An investigation into the role of Agricultural Sector in employment generation in Nigeria
Keywords:
Agricultural sector, employment generation, NigeriaAbstract
The study investigates the role of agricultural section in employment generation in Nigeria over the period 1994 to 2024. Focusing on understanding its contributions to national labour absorption, rural livelihood improvement and structural economic transformation. The variables used for the study are unemployment, agricultural sector, real gross domestic product, inflation and exchange rate. Using time series data, the study adopted purely analytical method of modern econometric technique such as ordinary least square regression, stationarity and unit root test, cointegration and error correction model (ECM). The study showed that Nigeria experienced GDP growth between 1994 and 2024, unemployment remained persistently high and volatile. Agriculture maintained a stable but declining share of GDP, underscoring structural shifts towards oil and services.
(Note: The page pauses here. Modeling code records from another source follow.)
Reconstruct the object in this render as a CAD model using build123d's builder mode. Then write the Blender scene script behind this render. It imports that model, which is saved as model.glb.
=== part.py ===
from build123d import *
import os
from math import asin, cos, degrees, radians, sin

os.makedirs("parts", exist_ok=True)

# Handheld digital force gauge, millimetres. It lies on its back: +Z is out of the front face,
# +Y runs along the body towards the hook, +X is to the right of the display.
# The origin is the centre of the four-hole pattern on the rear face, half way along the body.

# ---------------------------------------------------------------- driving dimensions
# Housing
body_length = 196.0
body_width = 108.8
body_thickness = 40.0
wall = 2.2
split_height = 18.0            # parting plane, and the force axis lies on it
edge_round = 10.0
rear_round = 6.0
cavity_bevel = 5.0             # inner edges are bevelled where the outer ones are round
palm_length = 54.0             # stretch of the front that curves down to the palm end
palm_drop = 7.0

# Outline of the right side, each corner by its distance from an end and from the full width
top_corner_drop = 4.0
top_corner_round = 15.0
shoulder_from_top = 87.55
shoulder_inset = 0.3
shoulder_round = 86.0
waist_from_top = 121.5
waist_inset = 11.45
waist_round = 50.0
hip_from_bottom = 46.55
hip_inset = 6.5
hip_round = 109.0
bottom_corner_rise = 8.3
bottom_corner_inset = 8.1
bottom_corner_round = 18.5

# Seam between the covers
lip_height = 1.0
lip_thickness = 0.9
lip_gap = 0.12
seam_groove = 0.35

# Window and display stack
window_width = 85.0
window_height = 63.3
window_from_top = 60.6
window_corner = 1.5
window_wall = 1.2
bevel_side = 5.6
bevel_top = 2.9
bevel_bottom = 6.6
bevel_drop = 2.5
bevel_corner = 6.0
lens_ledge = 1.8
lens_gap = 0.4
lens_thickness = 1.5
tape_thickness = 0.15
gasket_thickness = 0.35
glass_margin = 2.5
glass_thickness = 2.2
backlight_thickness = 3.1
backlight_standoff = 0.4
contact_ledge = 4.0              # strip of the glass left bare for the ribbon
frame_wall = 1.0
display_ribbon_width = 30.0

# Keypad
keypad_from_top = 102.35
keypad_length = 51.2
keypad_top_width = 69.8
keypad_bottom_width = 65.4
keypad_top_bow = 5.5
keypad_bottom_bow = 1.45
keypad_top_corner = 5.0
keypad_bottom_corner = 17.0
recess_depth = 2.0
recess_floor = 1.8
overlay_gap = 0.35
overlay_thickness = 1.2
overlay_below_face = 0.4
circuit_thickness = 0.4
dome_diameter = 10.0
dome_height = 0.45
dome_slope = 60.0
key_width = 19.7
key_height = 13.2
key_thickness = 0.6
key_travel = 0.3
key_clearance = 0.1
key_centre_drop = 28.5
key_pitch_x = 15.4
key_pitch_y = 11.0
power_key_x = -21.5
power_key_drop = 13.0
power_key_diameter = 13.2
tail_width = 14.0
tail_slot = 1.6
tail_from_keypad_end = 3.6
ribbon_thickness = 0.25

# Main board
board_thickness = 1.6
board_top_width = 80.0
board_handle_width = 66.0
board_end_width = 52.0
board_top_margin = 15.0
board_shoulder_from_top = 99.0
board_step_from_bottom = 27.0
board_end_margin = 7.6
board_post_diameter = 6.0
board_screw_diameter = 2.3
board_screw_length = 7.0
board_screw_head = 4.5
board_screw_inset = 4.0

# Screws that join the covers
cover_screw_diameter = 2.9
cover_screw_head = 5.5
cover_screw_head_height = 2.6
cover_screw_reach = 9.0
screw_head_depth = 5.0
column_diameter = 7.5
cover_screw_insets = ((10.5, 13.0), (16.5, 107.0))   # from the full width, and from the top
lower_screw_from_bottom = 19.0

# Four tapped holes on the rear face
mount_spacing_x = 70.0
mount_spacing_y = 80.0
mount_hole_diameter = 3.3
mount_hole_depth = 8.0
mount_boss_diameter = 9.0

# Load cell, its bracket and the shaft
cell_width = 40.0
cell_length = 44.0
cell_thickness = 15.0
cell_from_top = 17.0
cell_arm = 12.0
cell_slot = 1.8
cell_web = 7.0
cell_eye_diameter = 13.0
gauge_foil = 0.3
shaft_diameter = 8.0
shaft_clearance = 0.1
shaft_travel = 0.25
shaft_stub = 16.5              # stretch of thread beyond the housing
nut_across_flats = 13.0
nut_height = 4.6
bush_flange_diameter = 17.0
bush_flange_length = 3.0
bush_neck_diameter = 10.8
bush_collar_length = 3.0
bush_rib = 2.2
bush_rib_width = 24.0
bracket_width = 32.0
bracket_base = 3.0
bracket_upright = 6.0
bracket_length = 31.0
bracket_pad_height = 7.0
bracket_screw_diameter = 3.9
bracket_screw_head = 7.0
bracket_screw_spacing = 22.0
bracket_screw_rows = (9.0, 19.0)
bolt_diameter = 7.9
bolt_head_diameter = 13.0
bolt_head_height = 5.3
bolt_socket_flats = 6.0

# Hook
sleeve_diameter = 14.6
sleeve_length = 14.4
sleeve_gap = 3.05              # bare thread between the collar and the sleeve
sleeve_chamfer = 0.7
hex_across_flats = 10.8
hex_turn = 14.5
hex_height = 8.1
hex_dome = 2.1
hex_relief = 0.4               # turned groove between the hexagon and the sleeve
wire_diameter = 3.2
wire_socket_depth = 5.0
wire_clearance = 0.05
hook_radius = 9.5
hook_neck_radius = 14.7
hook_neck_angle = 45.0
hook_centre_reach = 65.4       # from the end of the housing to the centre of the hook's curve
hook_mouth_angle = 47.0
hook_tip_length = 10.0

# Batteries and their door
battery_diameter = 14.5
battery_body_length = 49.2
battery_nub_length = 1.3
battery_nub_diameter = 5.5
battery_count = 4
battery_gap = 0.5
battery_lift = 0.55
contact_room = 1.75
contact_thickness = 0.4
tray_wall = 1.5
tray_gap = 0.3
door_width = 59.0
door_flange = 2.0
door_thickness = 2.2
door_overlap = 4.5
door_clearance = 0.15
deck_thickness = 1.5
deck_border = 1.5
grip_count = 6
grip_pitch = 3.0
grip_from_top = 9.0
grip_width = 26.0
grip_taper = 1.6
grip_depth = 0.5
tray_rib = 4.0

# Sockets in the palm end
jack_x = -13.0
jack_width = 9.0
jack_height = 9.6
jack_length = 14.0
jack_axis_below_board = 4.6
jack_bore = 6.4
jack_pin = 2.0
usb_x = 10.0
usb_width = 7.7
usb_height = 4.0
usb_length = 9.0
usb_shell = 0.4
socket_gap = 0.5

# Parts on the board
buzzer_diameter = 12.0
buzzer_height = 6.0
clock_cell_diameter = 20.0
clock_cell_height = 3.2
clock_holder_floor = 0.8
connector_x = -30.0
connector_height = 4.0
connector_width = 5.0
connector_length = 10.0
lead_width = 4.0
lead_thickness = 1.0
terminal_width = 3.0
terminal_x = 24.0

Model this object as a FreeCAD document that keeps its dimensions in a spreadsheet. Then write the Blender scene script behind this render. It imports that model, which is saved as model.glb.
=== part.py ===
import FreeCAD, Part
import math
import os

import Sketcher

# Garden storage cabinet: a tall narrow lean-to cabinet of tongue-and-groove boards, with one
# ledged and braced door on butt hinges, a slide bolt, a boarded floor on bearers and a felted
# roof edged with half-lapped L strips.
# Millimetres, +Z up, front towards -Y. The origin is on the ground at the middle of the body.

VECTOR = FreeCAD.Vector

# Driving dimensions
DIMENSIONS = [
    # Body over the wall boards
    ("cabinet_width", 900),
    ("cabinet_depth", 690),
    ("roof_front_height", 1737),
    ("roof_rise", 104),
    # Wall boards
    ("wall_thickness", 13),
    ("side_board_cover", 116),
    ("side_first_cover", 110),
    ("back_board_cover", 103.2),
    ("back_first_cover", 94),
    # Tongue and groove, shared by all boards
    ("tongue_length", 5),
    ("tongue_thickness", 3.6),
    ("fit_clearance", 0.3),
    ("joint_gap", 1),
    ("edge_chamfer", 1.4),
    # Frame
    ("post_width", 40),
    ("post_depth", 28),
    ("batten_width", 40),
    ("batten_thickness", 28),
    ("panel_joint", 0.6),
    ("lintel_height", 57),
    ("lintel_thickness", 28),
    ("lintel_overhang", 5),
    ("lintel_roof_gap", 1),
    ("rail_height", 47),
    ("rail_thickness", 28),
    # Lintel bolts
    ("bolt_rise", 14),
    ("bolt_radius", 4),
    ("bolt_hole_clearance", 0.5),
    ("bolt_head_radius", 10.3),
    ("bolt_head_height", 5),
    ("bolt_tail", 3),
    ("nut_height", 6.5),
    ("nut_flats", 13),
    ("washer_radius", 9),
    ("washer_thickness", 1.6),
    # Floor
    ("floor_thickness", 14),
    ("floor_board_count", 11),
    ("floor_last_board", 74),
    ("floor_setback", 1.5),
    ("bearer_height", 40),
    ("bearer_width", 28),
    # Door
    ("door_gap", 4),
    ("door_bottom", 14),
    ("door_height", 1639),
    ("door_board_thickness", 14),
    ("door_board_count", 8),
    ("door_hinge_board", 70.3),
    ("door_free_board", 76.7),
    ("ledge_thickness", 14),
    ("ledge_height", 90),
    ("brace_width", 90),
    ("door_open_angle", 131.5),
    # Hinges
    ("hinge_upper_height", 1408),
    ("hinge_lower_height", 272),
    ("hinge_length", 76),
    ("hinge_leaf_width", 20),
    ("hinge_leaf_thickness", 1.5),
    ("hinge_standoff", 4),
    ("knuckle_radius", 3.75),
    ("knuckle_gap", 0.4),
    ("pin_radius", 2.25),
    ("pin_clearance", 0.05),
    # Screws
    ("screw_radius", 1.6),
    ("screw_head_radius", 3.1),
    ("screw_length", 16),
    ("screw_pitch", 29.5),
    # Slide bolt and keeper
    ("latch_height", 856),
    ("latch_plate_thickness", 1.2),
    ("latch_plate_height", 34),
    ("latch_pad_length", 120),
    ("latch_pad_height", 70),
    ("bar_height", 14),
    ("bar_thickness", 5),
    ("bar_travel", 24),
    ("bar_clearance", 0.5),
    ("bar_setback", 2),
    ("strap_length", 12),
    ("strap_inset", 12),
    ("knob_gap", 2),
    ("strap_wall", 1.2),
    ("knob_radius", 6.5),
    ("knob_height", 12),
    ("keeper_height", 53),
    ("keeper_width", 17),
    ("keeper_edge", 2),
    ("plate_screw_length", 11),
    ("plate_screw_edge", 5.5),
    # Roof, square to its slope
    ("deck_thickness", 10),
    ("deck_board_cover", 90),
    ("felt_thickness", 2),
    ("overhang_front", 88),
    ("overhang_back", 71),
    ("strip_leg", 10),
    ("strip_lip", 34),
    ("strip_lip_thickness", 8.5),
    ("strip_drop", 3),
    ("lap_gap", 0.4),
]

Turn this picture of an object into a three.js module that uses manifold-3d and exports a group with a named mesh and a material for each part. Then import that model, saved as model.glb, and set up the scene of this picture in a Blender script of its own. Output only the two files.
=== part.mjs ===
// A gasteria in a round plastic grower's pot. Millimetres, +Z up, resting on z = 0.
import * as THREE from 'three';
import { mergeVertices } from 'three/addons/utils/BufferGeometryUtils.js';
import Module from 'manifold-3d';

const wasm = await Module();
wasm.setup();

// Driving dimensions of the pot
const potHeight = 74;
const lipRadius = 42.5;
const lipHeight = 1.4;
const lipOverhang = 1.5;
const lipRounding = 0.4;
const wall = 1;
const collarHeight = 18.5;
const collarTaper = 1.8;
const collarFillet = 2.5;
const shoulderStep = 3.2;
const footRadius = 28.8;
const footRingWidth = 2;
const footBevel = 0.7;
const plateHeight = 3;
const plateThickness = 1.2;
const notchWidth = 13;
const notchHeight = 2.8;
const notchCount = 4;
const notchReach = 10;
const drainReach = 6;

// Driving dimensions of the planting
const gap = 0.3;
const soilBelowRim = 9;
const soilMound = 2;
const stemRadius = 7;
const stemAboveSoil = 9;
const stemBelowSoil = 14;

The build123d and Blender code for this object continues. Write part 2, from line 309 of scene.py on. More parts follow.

Meanwhile, high inflation and exchange rate instability highlight macroeconomic imbalances that may weaken the capacity of agriculture and growth to reduce unemployment. The study also reveals the relationship between agricultural contribution to GDP and unemployment in Nigeria. In 2002, agriculture accounted for 36.97% of GDP, the highest value within the study period, while the
unemployment rate stood at 8.1%. This period reflects the strong role of agriculture as a major employer of labour and contributor to national output. The findings, showed that agriculture remains a major source of employment buffer, mostly for the youth and women in rural areas. The study concludes that with appropriate investment in value chain development, improved
rural infrastructure, agribusiness support programs, the agricultural sector can significantly enhance job creation in Nigeria.